Leveraging $10.19 into a whole new you can be an appealing notion when you’re up to your eyeballs in polyester pants and student loans (both of which, coincidentally, disintegrate in 20500 years).
It’s easy to pencil in one weekend holed up in your one bedroom flat quietly examining the detritus of your most tangible and lasting bits of existence in order to eventually realize that, when you really get down to it, you’re not so different from all that flotsam and jetsam you own, but also, that you are you, you are a person, you are not your stuff.
Are you defining your things, or are your things defining you?
So is this appeal to vaguely feminine self-discovery, expression, and control the reason why KonMari’s book, which currently dominates Amazon and New York Times bestseller lists, has almost exclusively been reviewed and raved about by women? And what is it that men are reading instead?
Is it a deeper thread that pulls at gender roles and societal expectations? American men are currently tidying more than ever, but that may be largely because they’re now less often married to a woman, who would likely tidy for them. The National Science Foundation points out that the presence of a husband can simultaneously cost women an additional seven hours of housework a week, while actually saving men an hour. Charming.
All of this is not to say husbands just don’t care about their belongings. Enter ardent one-star Amazon reviewer l.whit, whose “wife read this book and threw away a bunch of my stuff. I had to hide things in my truck to keep them off the chopping block. I hate this book.” In his defense, the surreptitious disposal of others’ belongings is, again, contrary to the KonMari Method.
But at any rate, l.whit doesn’t mention in the review that said wife encouraged him to take the KonMari Journey, which suggests either (1) she did and he declined, or (2) she didn’t suppose he’d be interested and never asked. To this point, critic Laura VanDerkam points out that men only appear two or three times throughout the entire Life-Changing tome, strongly suggesting that women typically maintain order in the average household.

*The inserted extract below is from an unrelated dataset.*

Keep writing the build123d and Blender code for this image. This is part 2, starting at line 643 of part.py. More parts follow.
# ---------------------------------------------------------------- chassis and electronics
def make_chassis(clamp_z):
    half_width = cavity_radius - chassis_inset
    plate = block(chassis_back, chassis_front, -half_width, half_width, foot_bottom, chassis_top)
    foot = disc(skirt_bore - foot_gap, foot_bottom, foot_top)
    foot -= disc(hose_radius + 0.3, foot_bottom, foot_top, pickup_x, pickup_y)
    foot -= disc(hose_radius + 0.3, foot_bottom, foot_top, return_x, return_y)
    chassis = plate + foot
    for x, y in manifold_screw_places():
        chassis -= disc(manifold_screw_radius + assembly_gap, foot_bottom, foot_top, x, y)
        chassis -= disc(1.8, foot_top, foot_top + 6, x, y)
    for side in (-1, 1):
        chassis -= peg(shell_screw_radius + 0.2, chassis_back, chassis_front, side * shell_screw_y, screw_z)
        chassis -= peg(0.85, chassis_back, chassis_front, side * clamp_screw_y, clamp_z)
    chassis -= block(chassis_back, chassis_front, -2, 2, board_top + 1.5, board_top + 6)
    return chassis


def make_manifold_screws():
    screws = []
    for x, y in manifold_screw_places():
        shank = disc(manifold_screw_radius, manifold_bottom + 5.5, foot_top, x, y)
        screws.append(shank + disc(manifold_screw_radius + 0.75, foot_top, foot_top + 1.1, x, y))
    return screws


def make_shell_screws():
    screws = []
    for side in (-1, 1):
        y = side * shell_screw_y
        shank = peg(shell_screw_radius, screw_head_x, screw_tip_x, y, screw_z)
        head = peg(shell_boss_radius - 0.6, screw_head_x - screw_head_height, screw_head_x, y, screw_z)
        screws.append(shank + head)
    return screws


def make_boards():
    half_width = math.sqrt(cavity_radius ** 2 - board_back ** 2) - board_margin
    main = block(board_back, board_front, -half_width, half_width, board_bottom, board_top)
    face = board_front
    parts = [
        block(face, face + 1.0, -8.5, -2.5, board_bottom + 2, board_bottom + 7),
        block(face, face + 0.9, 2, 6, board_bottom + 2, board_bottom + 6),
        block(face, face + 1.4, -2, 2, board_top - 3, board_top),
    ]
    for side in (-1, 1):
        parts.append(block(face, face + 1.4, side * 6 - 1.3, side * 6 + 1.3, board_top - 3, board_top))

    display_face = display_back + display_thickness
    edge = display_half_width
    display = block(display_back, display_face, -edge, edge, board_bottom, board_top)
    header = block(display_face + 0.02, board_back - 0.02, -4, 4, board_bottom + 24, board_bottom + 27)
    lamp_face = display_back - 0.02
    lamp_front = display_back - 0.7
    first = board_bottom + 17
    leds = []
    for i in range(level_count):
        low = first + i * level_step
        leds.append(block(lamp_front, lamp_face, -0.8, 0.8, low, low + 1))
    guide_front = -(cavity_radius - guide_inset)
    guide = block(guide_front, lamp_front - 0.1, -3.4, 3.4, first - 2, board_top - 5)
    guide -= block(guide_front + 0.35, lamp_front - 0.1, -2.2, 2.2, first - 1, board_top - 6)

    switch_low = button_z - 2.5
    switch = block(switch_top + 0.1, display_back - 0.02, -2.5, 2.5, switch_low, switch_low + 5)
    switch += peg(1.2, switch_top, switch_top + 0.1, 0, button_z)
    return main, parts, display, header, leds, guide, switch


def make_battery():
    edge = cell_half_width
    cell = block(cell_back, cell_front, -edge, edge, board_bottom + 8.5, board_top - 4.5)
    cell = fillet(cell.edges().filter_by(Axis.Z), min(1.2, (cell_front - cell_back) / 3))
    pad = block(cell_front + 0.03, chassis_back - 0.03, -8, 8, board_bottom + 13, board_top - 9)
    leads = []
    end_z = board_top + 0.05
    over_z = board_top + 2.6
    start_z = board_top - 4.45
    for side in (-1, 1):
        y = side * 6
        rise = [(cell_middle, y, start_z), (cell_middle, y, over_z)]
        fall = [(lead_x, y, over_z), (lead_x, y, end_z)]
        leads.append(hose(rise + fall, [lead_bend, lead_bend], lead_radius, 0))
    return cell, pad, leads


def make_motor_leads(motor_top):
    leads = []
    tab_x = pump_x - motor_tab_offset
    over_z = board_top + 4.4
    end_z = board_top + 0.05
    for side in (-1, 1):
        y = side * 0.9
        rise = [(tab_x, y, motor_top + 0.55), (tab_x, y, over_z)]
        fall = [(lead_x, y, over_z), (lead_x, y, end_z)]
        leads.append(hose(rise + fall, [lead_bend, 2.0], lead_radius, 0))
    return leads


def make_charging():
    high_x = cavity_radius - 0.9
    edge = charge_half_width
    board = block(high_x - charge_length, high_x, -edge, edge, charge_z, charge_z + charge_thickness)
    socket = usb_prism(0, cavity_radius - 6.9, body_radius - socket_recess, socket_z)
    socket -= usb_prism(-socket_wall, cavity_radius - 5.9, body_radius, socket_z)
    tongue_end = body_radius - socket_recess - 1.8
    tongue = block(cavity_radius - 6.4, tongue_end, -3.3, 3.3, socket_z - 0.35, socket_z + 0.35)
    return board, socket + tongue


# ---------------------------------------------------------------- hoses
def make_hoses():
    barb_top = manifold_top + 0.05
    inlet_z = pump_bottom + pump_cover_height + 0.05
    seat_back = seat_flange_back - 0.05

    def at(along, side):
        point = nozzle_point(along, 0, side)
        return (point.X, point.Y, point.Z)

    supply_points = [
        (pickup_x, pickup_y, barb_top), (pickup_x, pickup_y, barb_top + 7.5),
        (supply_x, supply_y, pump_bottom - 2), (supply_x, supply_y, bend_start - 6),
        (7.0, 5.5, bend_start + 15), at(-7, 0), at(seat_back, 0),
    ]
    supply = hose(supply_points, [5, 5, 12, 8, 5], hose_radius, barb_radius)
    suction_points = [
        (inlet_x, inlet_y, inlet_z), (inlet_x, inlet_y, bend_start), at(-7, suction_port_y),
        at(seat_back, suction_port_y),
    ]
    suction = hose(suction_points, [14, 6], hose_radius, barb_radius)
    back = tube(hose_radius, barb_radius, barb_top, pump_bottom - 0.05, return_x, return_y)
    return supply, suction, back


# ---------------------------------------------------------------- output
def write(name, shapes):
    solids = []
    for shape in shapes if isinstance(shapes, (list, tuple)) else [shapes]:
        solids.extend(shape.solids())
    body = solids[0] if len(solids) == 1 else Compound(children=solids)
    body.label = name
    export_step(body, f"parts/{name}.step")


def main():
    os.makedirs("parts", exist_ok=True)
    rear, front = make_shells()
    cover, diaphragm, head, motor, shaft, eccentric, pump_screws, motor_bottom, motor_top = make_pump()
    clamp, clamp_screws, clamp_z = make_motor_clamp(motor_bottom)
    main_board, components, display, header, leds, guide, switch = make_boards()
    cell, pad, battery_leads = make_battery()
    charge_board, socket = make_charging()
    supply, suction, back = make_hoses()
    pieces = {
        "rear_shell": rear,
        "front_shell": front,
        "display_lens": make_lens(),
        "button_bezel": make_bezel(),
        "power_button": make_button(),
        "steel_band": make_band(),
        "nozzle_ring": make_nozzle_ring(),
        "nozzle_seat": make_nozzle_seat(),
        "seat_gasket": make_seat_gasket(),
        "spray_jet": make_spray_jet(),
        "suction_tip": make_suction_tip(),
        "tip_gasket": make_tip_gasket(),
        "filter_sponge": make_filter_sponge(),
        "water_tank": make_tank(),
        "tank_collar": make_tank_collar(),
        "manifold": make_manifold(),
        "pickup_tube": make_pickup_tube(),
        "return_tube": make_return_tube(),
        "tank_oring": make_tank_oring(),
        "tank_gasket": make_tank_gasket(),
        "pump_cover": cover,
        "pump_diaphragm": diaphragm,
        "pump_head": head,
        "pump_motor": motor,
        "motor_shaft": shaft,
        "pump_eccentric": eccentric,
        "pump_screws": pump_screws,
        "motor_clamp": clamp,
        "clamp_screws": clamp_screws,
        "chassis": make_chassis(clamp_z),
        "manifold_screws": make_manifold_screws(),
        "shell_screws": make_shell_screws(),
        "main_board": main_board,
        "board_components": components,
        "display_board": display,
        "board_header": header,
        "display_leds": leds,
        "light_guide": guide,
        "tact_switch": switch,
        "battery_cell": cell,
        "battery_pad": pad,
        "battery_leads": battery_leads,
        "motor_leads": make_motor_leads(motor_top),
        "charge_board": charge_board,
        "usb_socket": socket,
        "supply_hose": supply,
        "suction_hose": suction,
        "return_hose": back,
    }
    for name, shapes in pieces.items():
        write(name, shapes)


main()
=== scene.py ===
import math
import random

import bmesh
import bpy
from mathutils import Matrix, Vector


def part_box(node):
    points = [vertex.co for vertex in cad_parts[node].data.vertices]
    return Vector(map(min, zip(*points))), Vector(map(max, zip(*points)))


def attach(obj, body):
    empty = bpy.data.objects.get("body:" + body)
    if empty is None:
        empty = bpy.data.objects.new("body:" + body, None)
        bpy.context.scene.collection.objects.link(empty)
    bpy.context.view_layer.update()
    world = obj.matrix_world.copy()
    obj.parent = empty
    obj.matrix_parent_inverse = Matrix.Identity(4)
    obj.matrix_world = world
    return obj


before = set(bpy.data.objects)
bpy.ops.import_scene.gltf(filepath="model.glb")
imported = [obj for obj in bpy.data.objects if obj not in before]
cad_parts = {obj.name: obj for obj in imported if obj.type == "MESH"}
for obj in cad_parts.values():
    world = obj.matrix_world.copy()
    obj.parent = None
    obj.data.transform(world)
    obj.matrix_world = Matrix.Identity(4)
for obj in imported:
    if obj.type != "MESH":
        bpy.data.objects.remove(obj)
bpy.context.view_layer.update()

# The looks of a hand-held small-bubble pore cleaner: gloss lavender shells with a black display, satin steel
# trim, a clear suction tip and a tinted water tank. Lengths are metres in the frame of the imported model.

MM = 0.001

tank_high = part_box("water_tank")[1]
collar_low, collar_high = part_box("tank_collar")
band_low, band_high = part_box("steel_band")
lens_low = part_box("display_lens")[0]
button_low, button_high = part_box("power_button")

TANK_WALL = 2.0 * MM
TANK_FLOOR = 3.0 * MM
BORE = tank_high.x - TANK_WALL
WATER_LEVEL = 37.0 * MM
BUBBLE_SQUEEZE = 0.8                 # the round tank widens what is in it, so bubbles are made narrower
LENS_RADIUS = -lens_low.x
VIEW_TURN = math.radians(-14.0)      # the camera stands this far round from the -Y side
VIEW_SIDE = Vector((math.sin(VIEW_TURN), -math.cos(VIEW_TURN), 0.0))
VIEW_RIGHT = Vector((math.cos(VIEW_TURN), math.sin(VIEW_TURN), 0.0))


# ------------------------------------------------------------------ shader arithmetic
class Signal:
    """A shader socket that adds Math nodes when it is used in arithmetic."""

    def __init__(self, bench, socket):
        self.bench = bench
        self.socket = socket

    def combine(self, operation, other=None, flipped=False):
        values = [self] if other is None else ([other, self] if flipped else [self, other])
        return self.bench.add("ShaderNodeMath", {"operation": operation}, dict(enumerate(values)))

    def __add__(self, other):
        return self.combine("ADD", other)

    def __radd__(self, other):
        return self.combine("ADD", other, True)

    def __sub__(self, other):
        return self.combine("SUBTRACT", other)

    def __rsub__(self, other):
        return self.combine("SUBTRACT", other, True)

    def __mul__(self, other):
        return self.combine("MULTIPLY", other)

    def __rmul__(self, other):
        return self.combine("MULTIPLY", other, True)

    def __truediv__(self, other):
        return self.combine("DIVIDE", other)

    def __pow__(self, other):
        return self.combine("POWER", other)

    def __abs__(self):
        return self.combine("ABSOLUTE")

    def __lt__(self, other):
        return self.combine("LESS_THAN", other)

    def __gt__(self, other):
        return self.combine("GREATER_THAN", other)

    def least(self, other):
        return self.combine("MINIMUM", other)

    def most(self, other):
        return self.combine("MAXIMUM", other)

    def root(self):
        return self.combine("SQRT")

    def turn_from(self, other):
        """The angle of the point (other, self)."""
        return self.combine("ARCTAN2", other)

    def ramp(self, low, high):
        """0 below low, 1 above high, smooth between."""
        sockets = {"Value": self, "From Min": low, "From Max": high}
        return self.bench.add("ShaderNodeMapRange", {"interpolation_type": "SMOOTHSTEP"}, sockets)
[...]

I do think there’s an element of truth that many, many women (myself included) derive some form of self-worth from keeping their living quarters beautiful and in order. This could come from biology, society, or both. I’m inclined to go with the latter. And I haven’t necessarily made peace with this realization, or found a way around it.
But I also believe that in a healthy relationship, whoever makes the first KonMari attempt – whether female or male – ends up having an effect on the partner in the relationship, irate Amazon reviewers aside. In fact, in my own case, I believe another societally influenced principle came into play as I delved into my KonMari journey: my husband’s sense of competition. The more I cleaned out my closet, the more seldom-donned button-downs and worn out tee-shirts I noticed disappearing from his side of the closet. Turns out, they were each carefully chosen winners for an all expenses paid trip to Attic Treasures.
The end result of all of this? An out-and-out tidier and entirely less cluttered and more organized house, from the closets (a joint effort), to the tool set, linen closet, and living room (yours truly), to the spice rack and kitchen junk drawer (CPR’s initiative). While I undertook the first steps toward the effort, in the end, we came together to dream, explore, compromise, grow, and work together to build a home that we’ve come to love.